As St. Mary’s College of Maryland was readying to build a new stadium on campus a few years ago, it first had a hurdle to cross: state law and regulations required the school undergo an archaeological dig of the land.
So, during the summer of 2016, alongside staff and students, Dr. Julia King, professor of anthropology at St. Mary’s, surveyed the area. Uncovering items such as ceramics, bottle glass, animal bones, nails and bricks, the team found evidence of what used to be slave quarters.
“We also knew that the materials that were coming out of here — there was sort of a disconnect between them,” said King. “They were very plain. It would not have been expensive items in their day. But there were a few expensive items which really led us down a very interesting path about the people who lived here [in] Southern Maryland, 18th century. We knew then that these were probably housing [quarters] for the enslaved people who worked for the property owner who didn’t live in this location.”
After the discovery, Dr. Tuajuanda Jordan, president of St. Mary’s, gathered the community to discuss ways to acknowledge and honor the existence of the slave quarters on campus. This eventually led to the idea of building a commemorative.
“We decided to make a commemorative really speaking to resilience and persistence, celebrating the contributions that enslaved peoples made back during slavery,” said Jordan. “And continuing contributions that the descendants are making here in this area.”
RE:site, a design firm, was chosen to build the “Commemorative to Enslaved Peoples of Southern Maryland.” To understand more about the history and project, designers and co-founders of RE:site, Shane Allbritton and Norman Lee, visited the grounds.
“Our approach to any job we have is to make it as site-specific,” said Allbritton. “We see ourselves as storytellers that line the cultural landscape of a place and try to extract some kind of history or memory or something historical that needs to be revealed. We like to make connections that are typically unseen and express that through the lens of contemporary art.”
Architectural frames had been erected on the site and a ghost frame stood on the field, marking the area and dimensions of the slave quarter.
“It was so inspiring for us to see it,” said Allbritton. “It had an absence and a presence. It was there, but it wasn’t there. When we saw it, we knew that we had to use this tectonic form in some way to express to people the history of this site and what was here.”
The designers’ idea was to maintain the “ghostly quality” of the site by using reflections. Additionally, erasure poetry by Quenton Baker, which was inspired by runaway slave advertisements and newspaper articles, was displayed across the structure. The words illuminate at night.
“It was a profoundly difficult process,” said Baker. “I mean, it’s a difficult text or set of texts to work with. I feel relief and also honored to be a part of providing something ideally that the St. Mary’s community, both the college and the surrounding area, can participate in. Or can be part of that sort of cultural landscape. That’s a huge honor for me.”
Dr. Tuajuanda Jordan
The structure itself was also left entirely enclosed.

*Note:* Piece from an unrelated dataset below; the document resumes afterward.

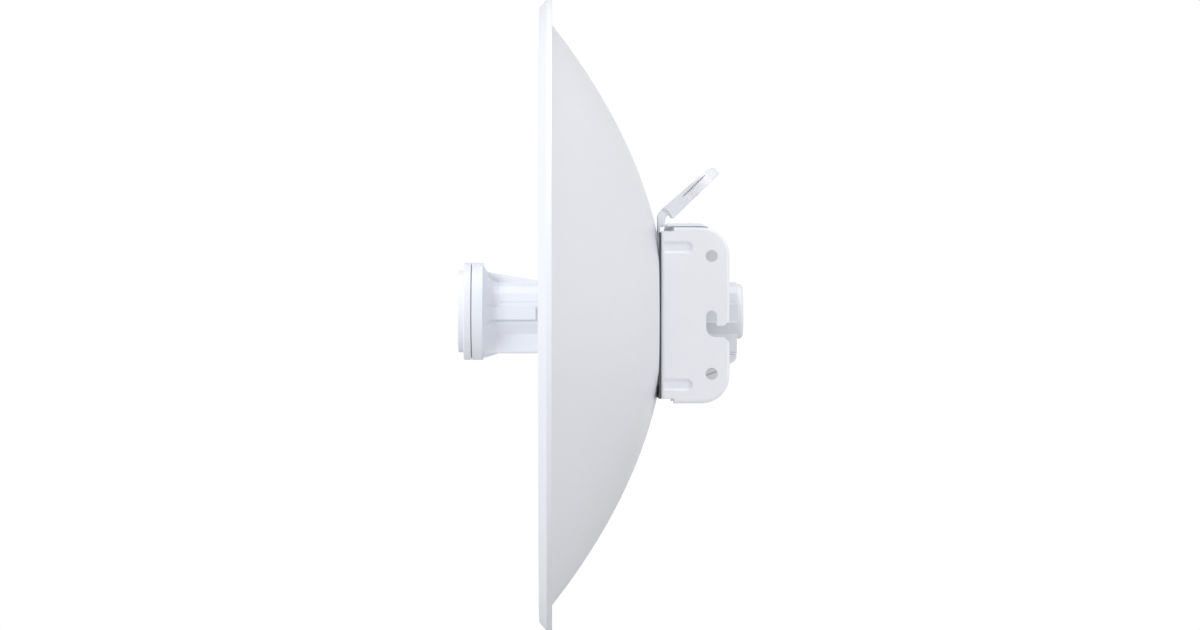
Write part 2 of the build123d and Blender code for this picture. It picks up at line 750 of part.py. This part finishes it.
def heat_spreader():
    z = FEED_Z + BOARD_TOP + CAN_HEIGHT + PAD_THICK
    spreader = block(20, 94, -15, 15, z, z + 2)
    for i in range(7):
        y = -13.5 + 4.5 * i
        spreader += block(22, 92, y - 0.6, y + 0.6, z + 1, z + 13)
    return spreader


def ethernet_jack():
    face_z = FEED_Z + BOX_BOTTOM + 0.6
    jack = block(JACK_X - 8, JACK_X + 8, -8, 8, face_z, FEED_Z + BOARD_TOP - BOARD_THICK)
    jack -= block(JACK_X - 5.4, JACK_X + 2.6, -5.9, 5.9, face_z - 1, face_z + 13)
    return jack - block(JACK_X + 2, JACK_X + 5.4, -3.2, 3.2, face_z - 1, face_z + 13)


def reset_switch():
    z = FEED_Z + BOARD_TOP - BOARD_THICK
    return block(BUTTON_X - 3, BUTTON_X + 3, -3, 3, z - SWITCH_HEIGHT, z)


def reset_button():
    floor_z = FEED_Z + BOX_BOTTOM
    switch_z = FEED_Z + BOARD_TOP - BOARD_THICK - SWITCH_HEIGHT
    stem = post(BUTTON_R, floor_z + 0.2, switch_z - 0.9, BUTTON_X)
    return stem + post(2.6, floor_z + WALL + 0.1, floor_z + WALL + 1.3, BUTTON_X)


# ---------------------------------------------------------------- port cover


def hood_rails():
    z = FEED_Z + BOX_BOTTOM
    web = block(*HOOD_RAIL_X, 12.6, 14.0, z - 4.2, z + 0.5)
    return both_sides(web + block(*HOOD_RAIL_X, 12.6, 15.6, z - 4.2, z - 3.0))


def hood_profile():
    top, bottom = FEED_Z + HOOD_TOP, FEED_Z + HOOD_BOTTOM
    return outline(
        (HOOD_FRONT_X, top),
        (HOOD_REAR_X, top),
        (HOOD_REAR_X - 0.2, top - 3.4),
        (HOOD_REAR_X - 1.2, top - 5.0),
        (154.7, bottom + 0.3),
        (153.0, bottom),
        (HOOD_FRONT_X, bottom),
    )


def port_cover():
    top, bottom = FEED_Z + HOOD_TOP, FEED_Z + HOOD_BOTTOM
    front, inner_y = HOOD_FRONT_X, HOOD_HALF_Y - HOOD_WALL
    hood = sideways(hood_profile(), -HOOD_HALF_Y, HOOD_HALF_Y)
    hood = fillet(hood.edges().filter_by(Axis.X).sort_by(Axis.Z)[:2], 2.0)
    hood -= block(front + HOOD_WALL, 158.8, -inner_y, inner_y, bottom + HOOD_WALL, top + 1)
    end_wall = block(156, 160, -inner_y, inner_y, top - 8, top)
    hood += end_wall & sideways(hood_profile(), -HOOD_HALF_Y, HOOD_HALF_Y)
    hood -= block(front - 1, front + 5, -inner_y + 1, inner_y - 1, top - 5.6, top + 1)
    for lip in both_sides(block(front, 157, 14.5, inner_y + 0.5, top - 1.8, top)):
        hood += lip
    hood -= post(4.5, bottom - 1, bottom + 4, JACK_X + 1)
    return hood - block(front - 1, JACK_X + 1, -4.5, 4.5, bottom - 1, bottom + 6)


# ---------------------------------------------------------------- socket inside the bracket

SOCKET_SCREWS = four_corners(38.0, 18.0)


def sleeve_face(grow):
    """The feed tube's section and the port cover's, together, grown by a clearance."""
    height = -HOOD_BOTTOM - 20 + 2 * grow
    hood = Pos(0, FEED_Z + (HOOD_BOTTOM - 20) / 2) * Rectangle(2 * (HOOD_HALF_Y + grow), height)
    return plain_tube_face(grow) + hood


def socket_ribs():
    """Two pairs of ribs that stiffen the sleeve, the lower ones scored along a diagonal."""
    x0, rear = SOCKET_X, 147.0
    upper = outline((x0, 57), (rear, 54), (rear + 1, 50), (rear + 1, 33), (SLEEVE_END_X, 33), (x0, 27))
    lower = outline((x0, -44), (rear, -44), (rear + 1, -47), (rear + 1, -56), (x0, -65))
    score = outline((128, -53.4), (rear + 2, -45.4), (rear + 2, -44.4), (128, -52.4))
    ribs = both_sides(sideways(upper, *RIB_Y))
    ribs += both_sides(sideways(lower, *RIB_Y) - sideways(score, RIB_Y[1] - 1.3, RIB_Y[1] + 1))
    return ribs


def feed_socket():
    flange = rounded_window(29.5, 58.0, -66.0, 6.0) + rounded_window(44.0, 29.0, -30.0, 5.0)
    socket = across(flange, SOCKET_X, SOCKET_X + SOCKET_SHEET)
    socket += across(sleeve_face(SLIDING_GAP + SLEEVE_WALL), SOCKET_X, SLEEVE_END_X)
    for rib in socket_ribs():
        socket += rib
    socket -= across(sleeve_face(SLIDING_GAP), SOCKET_X - 1, 160)
    for y, z in SOCKET_SCREWS:
        socket -= rod(SOCKET_SCREW_R, SOCKET_X - 1, SOCKET_X + 9, y, z)
    return socket


def socket_screws():
    head_x = SOCKET_X + SOCKET_SHEET
    screws = []
    for y, z in SOCKET_SCREWS:
        screw = rod(SOCKET_SCREW_R, BRACKET_FRONT_X + 0.3, head_x, y, z)
        screws.append(screw + rod(3.2, head_x, head_x + 2.0, y, z))
    return group(screws)


# ---------------------------------------------------------------- one file per piece

PIECES = [
    dish_reflector,
    mount_bracket,
    roof_rivets,
    lifting_eye,
    lower_spacers,
    pad_gasket,
    dish_bolts,
    dish_nuts,
    feed_socket,
    socket_screws,
    feed_body,
    feed_cover,
    cover_gasket,
    stop_collar,
    flange_cap,
    seal_ring,
    cap_screws,
    front_disc,
    sub_reflector,
    antenna_board,
    coax_pigtails,
    radio_board,
    board_screws,
    rf_shields,
    thermal_pads,
    heat_spreader,
    ethernet_jack,
    reset_switch,
    reset_button,
    rear_cap,
    status_lights,
    port_cover,
]

os.makedirs("parts", exist_ok=True)
for piece in PIECES:
    name = piece.__name__
    shape = Pos(-HOLE_X, 0, 0) * piece()
    export_step(shape, f"parts/{name}.step")
    size = shape.bounding_box().size
    print(f"{name:16s} {len(shape.solids())} solids {size.X:.1f} x {size.Y:.1f} x {size.Z:.1f}")
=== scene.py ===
import bmesh
import bpy
import json
from math import cos, pi, sin, tau
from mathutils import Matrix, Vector
from mathutils.bvhtree import BVHTree


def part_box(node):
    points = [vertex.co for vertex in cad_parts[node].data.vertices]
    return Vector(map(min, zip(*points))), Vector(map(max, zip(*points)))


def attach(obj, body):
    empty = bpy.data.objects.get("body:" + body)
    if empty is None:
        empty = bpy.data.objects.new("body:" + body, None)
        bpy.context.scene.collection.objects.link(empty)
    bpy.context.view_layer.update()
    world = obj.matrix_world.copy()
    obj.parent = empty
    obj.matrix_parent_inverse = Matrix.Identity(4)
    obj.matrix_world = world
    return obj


FEED_AXIS_Z = 0.003
FLANGE_DEPTH = 0.0095
FLARE_R = 0.0387
FLARE_LENGTH = 0.013
FLARE_ROWS = 14
FLARE_ROW_SPREAD = 1.3
FLARE_COLUMNS = 480
OUTLINE_PAST_FLARE = 0.0005
FLARE_END_DIP = 0.0002
CAMERA_PLACE = (-0.127, -3.2, 0.0)
CAMERA_LENS = 116.5
CAMERA_SHIFT_X = 0.0375
FLOOR_R = 6.4
FLOOR_Z = -0.9
FLOOR_GREY = 0.66
WORLD_HORIZON, WORLD_ABOVE, WORLD_BELOW = 1.02, 0.51, 0.60
LIGHTS = [
    ("key", (-2.5, -2.0, 1.3), (-0.1, 0, 0), 1.5, 57, (0.94, 0.96, 1.0)),
    ("overhead", (0.0, -0.3, 2.6), (0, 0, 0), 2.0, 24, (1, 1, 1)),
    ("rear", (2.2, -1.8, 1.6), (0, 0, 0), 1.6, 30, (1, 1, 1)),
]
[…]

“We didn’t want people penetrating the structure,” said Allbritton. “This is a sacred interior and a right of space. We envision that right of space of the slave quarters as a symbol of resilience. It is the only place where slaves could be human beings so that is just off limits.”
Last month, installation on the campus began. Now, a virtual dedication ceremony for the commemorative, titled “From Absence to Presence,” is planned for Nov. 21 at 11 a.m. It will not be a traditional ribbon-cutting ceremony.
“This [piece] has texture, this has roots,” said Carolyn Curry, vice president for institutional advancement at St. Mary’s. “This has feeling. It has lots of emotions. So, our attempt was to bring that forth so that people will really get excited to come see it.”
Jelani Cobb, a staff writer for The New Yorker, will give the keynote address focused on the importance of honoring enslaved people.
There will be appearances by a number of government officials including the Governor of Maryland, Larry Hogan, U.S. Senator Ben Cardin, U.S. Senator Chris Van Hollen, U.S. Congressman Steny Hoyer, Maryland State Senator Jack Bailey, Maryland State Delegate/Speaker of the House Adrienne A. Jones, Maryland State Delegate Brian M. Crosby, St. Mary’s County Commissioner Eric Colvin as well as Baltimore City Council President and Mayor-elect Brandon M. Scott.
“Rather than just bringing greetings, we asked them very specifically to give a very short comment on what a commemorative like this means to the students or to the state of Maryland or to the whole topic of Black Lives Matter,” said Curry. “We wanted it to be a personal reflection.”
Additionally, the event will include a time-lapse of the construction process, reflections by students on their definition of freedom as well as a poetry reading from Baker.
Jordan emphasized that this site gives “voice to the enslaved peoples, not from the colonists.”
“I hope it will inspire people to want to try to understand the history of slavery from those who were enslaved rather than from the colonists or the enslavers,” she added. “That is the most important perspective. That is the unique aspect of this piece of art.”